Wheelchair rugby is a full-contact team sport conducted for players with disabilities. The sport was originally called "Murderball" due to the aggressive nature of the game. Athletes use specially designed wheelchairs to play the sport. The sport has rules derived from other sports like, wheelchair basketball, handball, and rugby union. Wheelchair rugby is a mixed-gender sport where teams can have men and women play together. It is currently played in over 25 countries around the world, and is part of the Paralympic Games.
The sport is played indoors, on hardwood surfaces, between two teams with up to six players on each team. There can only be four active players on the field per team. The playing area is rectangular in shape, with designated goal lines on the two shorter ends. There is also a small, marked rectangular area right in front of the goal line called key.
During each possession, one team tries to score, as the other team defends. Players can carry the ball on their wheelchairs, but the ball has to be passed to others within 10 seconds. To score a goal, a player should have possession of the ball, and both wheels has to cross the goal line through the key area. The key area cannot be defended by more than three opponents at any time.

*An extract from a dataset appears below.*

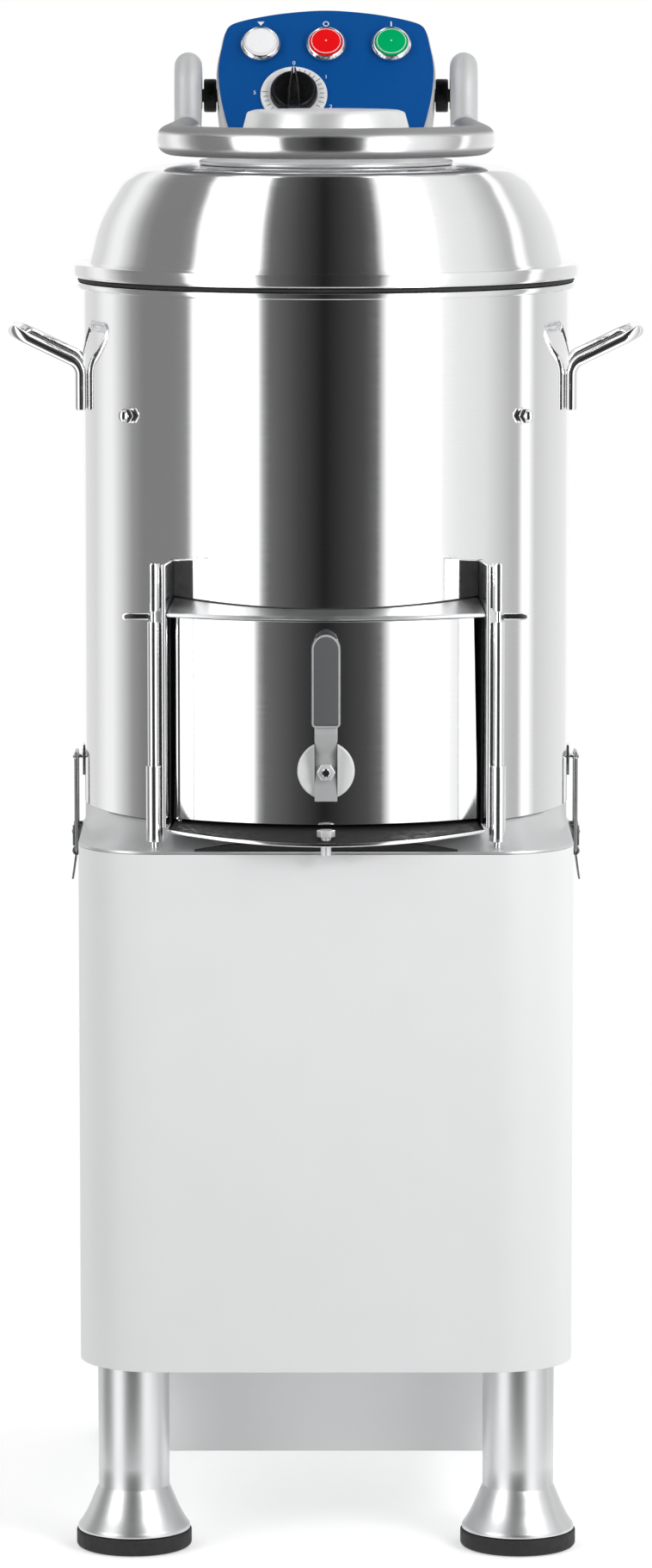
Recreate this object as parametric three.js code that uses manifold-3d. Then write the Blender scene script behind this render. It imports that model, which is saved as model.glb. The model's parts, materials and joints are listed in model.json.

A match is played in four, eight-minute quarters. The team that scores the most goals wins the match. If a match is tied at the end, overtime periods of three minutes each, are played to decide the winner.
- Wheelchair Rugby League — a version of rugby league football played using a wheelchair
- Wheelchair Basketball — basically regular basketball played on a wheelchair.
- AFL Wheelchair — a wheelchair version of the football code from Australia, played between two teams of five players.
- Walking Rugby — a variation of rugby in which players can only walk, developed for older people to keep active.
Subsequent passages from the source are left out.